November 11, 2011

fashion STATEMENT: Native Artists Against Pebble Mine


fashion STATEMENT: Native Artists Against Pebble Mine is a traveling exhibit of wearable art that highlights a rural Alaskan community's opposition to foreign mining investors attempting to build North America's largest open pit mine at the headwaters of their fragile salmon spawning grounds.

Native Alaskan fisherwoman and artist Anna Hoover curated the exhibit as her Master's Degree project for the University of Washington.

The show, comprised of artwork created by internationally celebrated Native artists reproduced on t-shirts and limited edition prints, will be exhibited and made available online for purchase to raise awareness for this movement.

In August the exhibit premiered at the International Gallery in Anchorage, and on November 3rd, it opened at the Burke Museum in Seattle. It will continue to travel to a series of venues around the US, Canada and New Zealand.
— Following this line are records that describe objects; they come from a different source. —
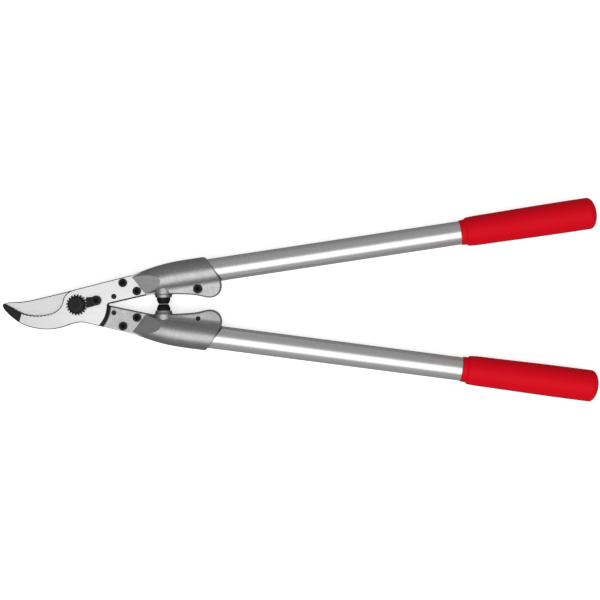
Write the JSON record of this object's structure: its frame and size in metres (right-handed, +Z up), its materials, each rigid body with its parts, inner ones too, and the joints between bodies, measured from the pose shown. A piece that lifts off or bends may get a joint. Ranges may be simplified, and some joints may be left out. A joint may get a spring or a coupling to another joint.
{
  "type": "bypass loppers",
  "caption": "Long-handled bypass loppers with a hooked counter-blade, a curved cutting blade, forged heads, round tube handles and smooth grips, stored closed.",
  "frame": {"origin": "middle of the closed loppers' length and width, on the bench that they lie on (z = 0)", "axes": "+X from the blades to the grips, +Z up from the bench, square to the blades; the counter-blade is on the upper side"},
  "size_m": [0.6311, 0.2162, 0.0336],
  "materials": {
    "ground_steel": "fine ground, with a satin face",
    "black_steel": "black oxide, satin",
    "forged_aluminium": "shot-blasted forging, satin",
    "tube_aluminium": "satin anodised",
    "red_grip": "smooth satin red vinyl",
    "black_rubber": "matt black rubber"
  },
  "bodies": {
    "hook_arm": {"hook_blade": "ground_steel", "pivot_bolt": "black_steel", "pivot_washer": "black_steel", "toothed_nut": "black_steel", "lock_segment": "black_steel", "segment_screw": "black_steel", "upper_forging": "forged_aluminium", "upper_tube": "tube_aluminium", "upper_grip": "red_grip", "upper_buffer": "black_rubber", "upper_blade_bolts": "black_steel", "upper_blade_nuts": "black_steel", "upper_locating_pin": "black_steel", "upper_clamp_screw": "black_steel"},
    "blade_arm": {"cutting_blade": "ground_steel", "lower_forging": "forged_aluminium", "lower_tube": "tube_aluminium", "lower_grip": "red_grip", "lower_buffer": "black_rubber", "lower_blade_bolts": "black_steel", "lower_blade_nuts": "black_steel", "lower_locating_pin": "black_steel", "lower_clamp_screw": "black_steel"}
  },
  "joints": [
    {"name": "main_pivot", "type": "hinge", "parent": "hook_arm", "child": "blade_arm", "pos_m": [-0.2364, 0, 0.0168], "axis": [0, 0, -1], "range_deg": [0, 85]}
  ]
}
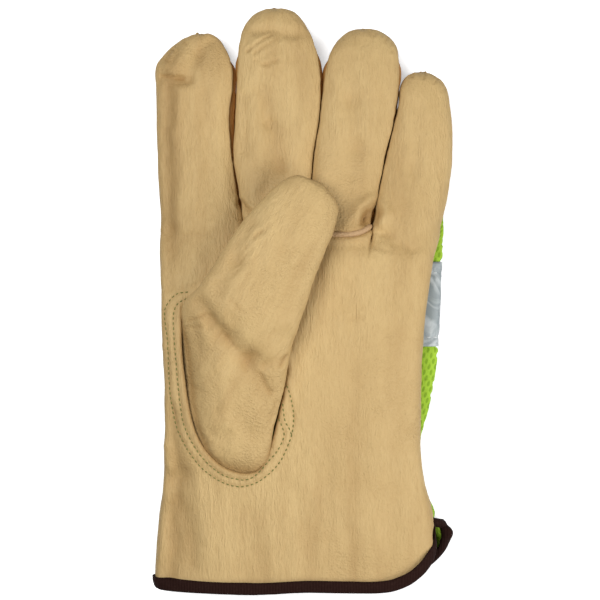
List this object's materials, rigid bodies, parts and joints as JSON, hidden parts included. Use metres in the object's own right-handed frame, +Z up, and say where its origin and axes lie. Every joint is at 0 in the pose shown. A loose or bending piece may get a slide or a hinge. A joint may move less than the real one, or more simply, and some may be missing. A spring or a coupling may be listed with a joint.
{
  "type": "leather driver glove",
  "caption": "Left-hand leather work glove lying palm up, with a mesh back, a reflective band and a bound open cuff.",
  "frame": {"origin": "centre of the bounding box on the surface the glove lies on", "axes": "+X towards the little finger's side, +Y along the fingers, +Z up out of the palm"},
  "size_m": [0.1269, 0.2506, 0.039],
  "materials": {
    "grain_leather": "natural grain, semi-matt",
    "strip_leather": "grain, darker, semi-matt",
    "welt_leather": "soft split, matt",
    "green_mesh": "knitted polyester mesh, matt",
    "reflective_tape": "glass-beaded tape, satin",
    "brown_binding": "woven tape, matt"
  },
  "bodies": {
    "root": {"palm": "grain_leather", "thumb": "grain_leather", "finger_base_welt": "welt_leather", "middle_finger_front": "grain_leather", "ring_finger_front": "grain_leather", "index_finger_back": "grain_leather", "middle_finger_back": "grain_leather", "ring_finger_back": "grain_leather", "pinky_finger_back": "grain_leather", "index_middle_fourchette": "strip_leather", "middle_ring_fourchette": "strip_leather", "ring_pinky_fourchette": "strip_leather", "back_panel": "green_mesh", "reflective_band": "reflective_tape", "cuff_binding": "brown_binding"}
  },
  "joints": []
}
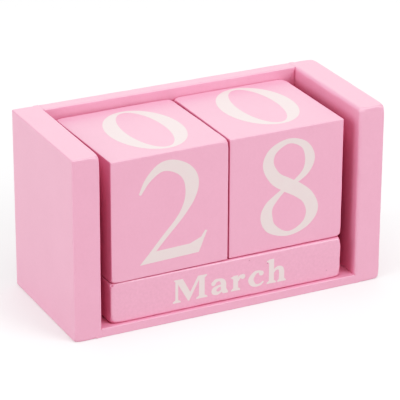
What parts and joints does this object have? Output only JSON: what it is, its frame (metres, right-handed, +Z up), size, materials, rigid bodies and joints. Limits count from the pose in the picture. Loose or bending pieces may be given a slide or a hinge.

The Natural Resources Defense Council has stated, “If the Pebble Mine is allowed to go forward, it will inflict irreversible damage on Bristol Bay -- including the permanent destruction of sixty miles of salmon habitat.”

The show features designs by esteemed Native artists such as Joe David, James Luna and Larry McNeil, all of whom have asserted the centuries long relationships that Native peoples have created with their environments, through Native art activism.

To view and purchase the T-shirts designed by the artists in the show, visit: www.nativeartistsagainstpebblemine.com



Click here to listen to an interview with Anna Hoover.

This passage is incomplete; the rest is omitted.